The whole process ends when all the sub-processes have terminated; if the top-level process succeeds, than you have successfully parsed the input, and otherwise not.

Parsing a Parse Tree

Parsing a parse tree is a similar procedure. The top level rule must be matched against the XML tree. A 'marked' terminal in the grammar must be present in the XML, as must a marked nonterminal, which is then further treated as a nonterminal in the original algorithm. A non-marked terminal is assumed to be present. Finally an unmarked nonterminal is treated the same as any nonterminal in the original algorithm.

This parsing will produce a parsetree that can then be used for serialisation as described above.

The only thing to note is that parsing the parsetree can also produce an ambiguous result. For example, suppose an expression grammar allowed the use of several sorts of brackets, where the brackets had no separate semantic meaning, so that as well as

a×((b+1)×(c+1))

you could also write

a×({b+1}×{c+1})

with the following grammar fragment:

factor: ^letter; ^digit; "(", expr, ")"; "{", expr, "}".

Since the brackets do not appear in the final serialised parsetree, there is no way to tell from it if an original bracketed expression had been

(b+1)

{b+1}

since they both produce the identical serialisation.

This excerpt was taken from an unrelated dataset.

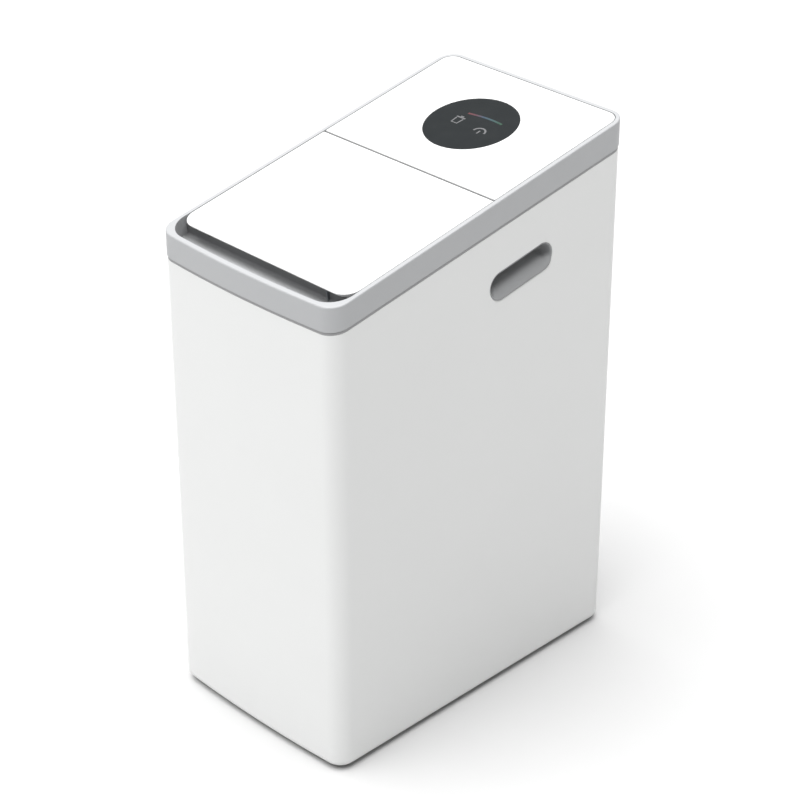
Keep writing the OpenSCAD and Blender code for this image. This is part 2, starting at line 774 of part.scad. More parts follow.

This implies that while roundtripping will be semantically identical, it won't necessarily be character-by-character identical.

Representation Neutrality

A major consequence of Invisible XML is that the external representation of any format is relatively unimportant: it is the data represented that matters, and in particular the resulting parse-tree. This means that any external representation of a format is equivalent, as long as it has the same parse tree.

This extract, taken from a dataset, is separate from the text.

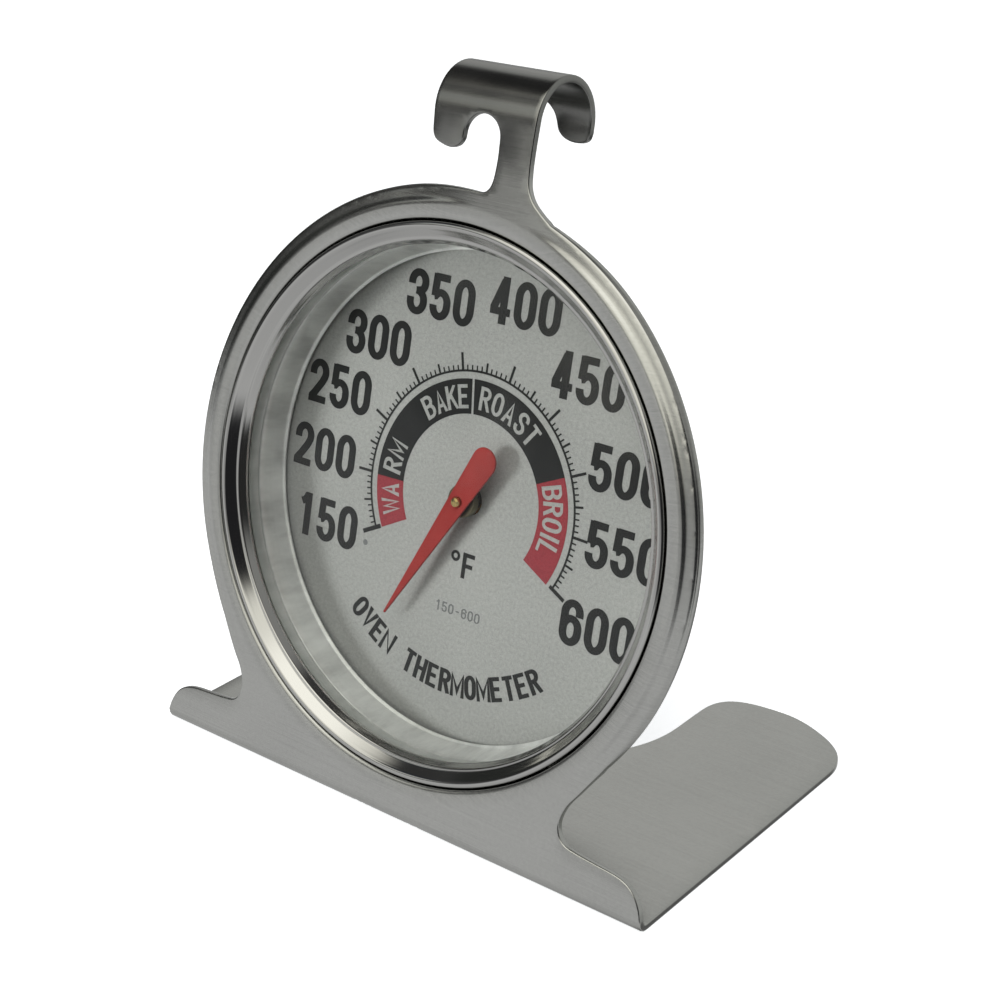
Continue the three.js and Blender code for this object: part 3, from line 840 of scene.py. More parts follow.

Take for instance the syntax of an ixml grammar, a part of which looks like this:

ixml: (^rule)+.
rule: @name, colon, definition, stop.
definition: (^alternative)+semicolon.
alternative: (term)*comma.
term: symbol; repetition.
 ...
name: (letter)+.
colon: ":".

As long as the resulting serialised parsetree is the same, we could easily choose another format for the grammars. For instance:

<ixml> ::= (^<rule>)+
<rule> ::= @<name> <define-symbol> <definition>
<definition> ::= (^<alternative>)+<bar>
<alternative> ::= (<term>)*
<term> ::= <symbol> | <repetition>
 ...
<name>::= "<" (<letter>)+ ">"

<define-symbol>: "::=" 
<bar> ::= "|"

(Note that these two grammar fragments, both describe and use the format described).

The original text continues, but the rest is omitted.